Sad, but true, especially in the United States. But his use of the word 'cheap' seems to imply both the cost and the value of a resource, but I think, like in the 25 cent example above, a resource can have low cost but a high value, if the work of the content creator is important to me.

New Infrastucture and Payment Paradigms

The closest thing we have to functioning micropayment systems, Qpass and Paypal, are simply new interfaces to the existing credit card infrastructure. These services do not lower mental transaction costs nor do they make it any easier for a user to value a penny's worth of anything - they simply make it possible for users to spend their money once they've decided to.

True, but only because e-commerce hasn't established a critical mass allowing other parties inroads to the credit card infrastructure. Credit card companies are simply creditors that sit between a consumer and their bank, and there's no reason Microsoft or others couldn't play the same role. When the credit part of the equation is removed, it becomes a simple debit transaction that can will be happily served by technology companies.
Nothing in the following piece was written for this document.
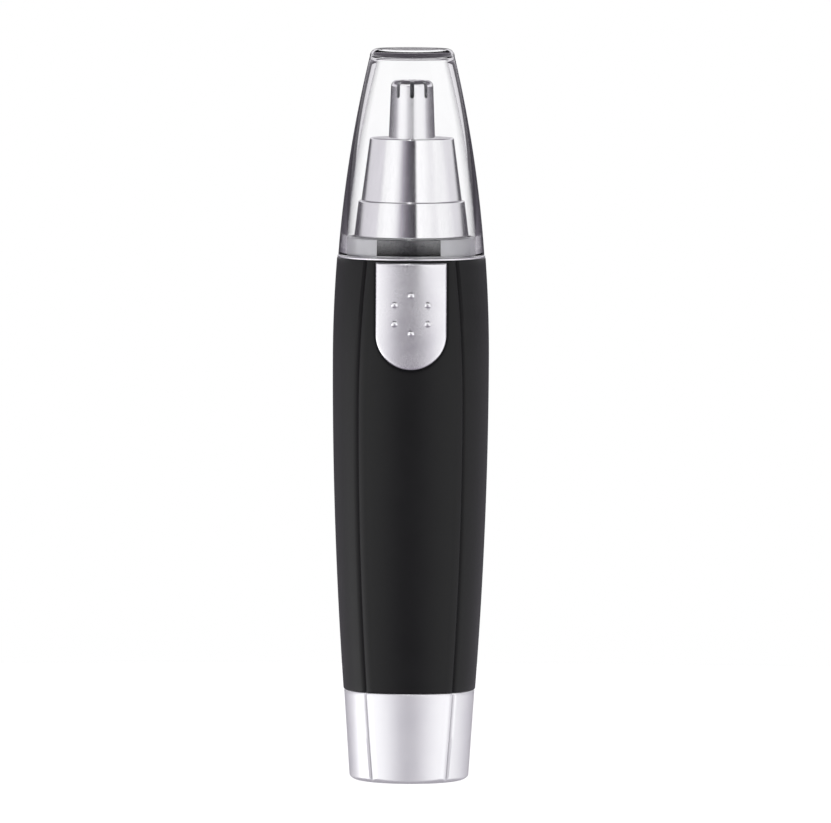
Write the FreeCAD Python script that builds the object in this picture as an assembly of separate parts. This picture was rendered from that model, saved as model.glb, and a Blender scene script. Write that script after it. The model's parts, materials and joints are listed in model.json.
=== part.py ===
"""Battery nose hair trimmer: a long rounded body that stands on its battery door.

Millimetres, +Z up along the trimmer's long axis, origin at the centre of the bottom face.
The switch faces -Y. Every piece is built where it lies with the trimmer closed and switched off.
"""

import FreeCAD, Part
import math
import os

from FreeCAD import Vector

# Bought-in cell: one AA
CELL_RADIUS = 7.2
CELL_LENGTH = 50.5
CELL_JACKET = 0.2
CELL_NUB_RADIUS = 2.75
CELL_NUB_HEIGHT = 1.5

# Bought-in motor: a small can motor with two flats
MOTOR_RADIUS = 10.0
MOTOR_HALF_FLAT = 7.5
MOTOR_CAN_LENGTH = 25.1
MOTOR_CAN_WALL = 0.6
MOTOR_END_CAP = 2.6
MOTOR_BOSS_RADIUS = 3.05
MOTOR_BOSS_HEIGHT = 1.6
SHAFT_RADIUS = 1.0
BUSH_RADIUS = 2.5
BUSH_CLEARANCE = 0.03
MAGNET_HALF_ANGLE = 38.0
MAGNET_GAP = 0.1
ARMATURE_GAP = 0.4
COMMUTATOR_RADIUS = 2.3
TERMINAL_X = 4.4
TERMINAL_THICKNESS = 0.4

# Body shell
SHELL_WALL = 1.7
SHELL_PEAK_Z = 78.0
SHELL_PEAK_RISE = 0.72
SHELL_END_MARGIN = 1.0
PANEL_PEAK_Z = 69.0
PANEL_PEAK_HALF_WIDTH = 9.65
PANEL_FOOT_HALF_WIDTH = 6.65
PANEL_CROWN_HALF_WIDTH = 8.15
PANEL_PROUD = 0.42
PANEL_FLATNESS = 1.18
PANEL_STEP_RUN = 0.4
CREASE_DEPTH = 0.28
CREASE_WIDTH = 0.4

# Battery door
DOOR_HEIGHT = 16.8
DOOR_FLOOR = 1.4
DOOR_STEP = 0.12
DOOR_TAPER = 0.066
DOOR_FOOT_ROUNDING = 1.9
INSERT_FLOOR = 1.0
INSERT_WALL = 1.4
INSERT_LIP = 0.4
SPIGOT_LENGTH = 5.8
SPIGOT_GAP = 0.15
CONTACT_ROOM = 1.7
CONTACT_THICKNESS = 0.3
CELL_SPRING_HEIGHT = 3.4
CELL_SPRING_WIRE = 0.3
SEAL_GROOVE_DEPTH = 0.7
SEAL_HEIGHT = 1.0
SEAL_CLEARANCE = 0.07

# Springs
COIL_STEPS = 8
CELL_SPRING_TURNS = 3
CUTTER_SPRING_TURNS = 4

# Bayonets of the door and of the head
LUG_HEIGHT = 1.3
LUG_REACH = 0.7
LUG_HALF_ANGLE = 12.0
LUG_GAP = 0.15
LUG_TURN = 30.0
LUG_LEDGE = 3.35
HEAD_LUG_START = 0.3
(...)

Mentally, the nature of how we consume content is rapidly changing, so it seems natural that the way we pay for content would also change (are we allowed to use the word 'paradigm' again?).

Conclusion

In the end, Shirky takes a very pragmatic look at the market, and raises some useful questions. McCloud is a lover of content and wants to see piracy end, as do I. I don't see enough cooperation and standardization to bring McCloud's ideal to fruition, but neither do I think it's as hopeless as Shirky's view.

There's an emotional part of the equation that McCloud touches on - when the reader recognizes the creator is a human being who will create more and better artifacts when they have financial support. For micropayments to work, it will be essential for creators to put a human face on their work, and find the right tone in which to request payment for services rendered.

Though I have yet to wade through it myself, there's a lot of conversation on the topic at the Reinventing Comics Message Board.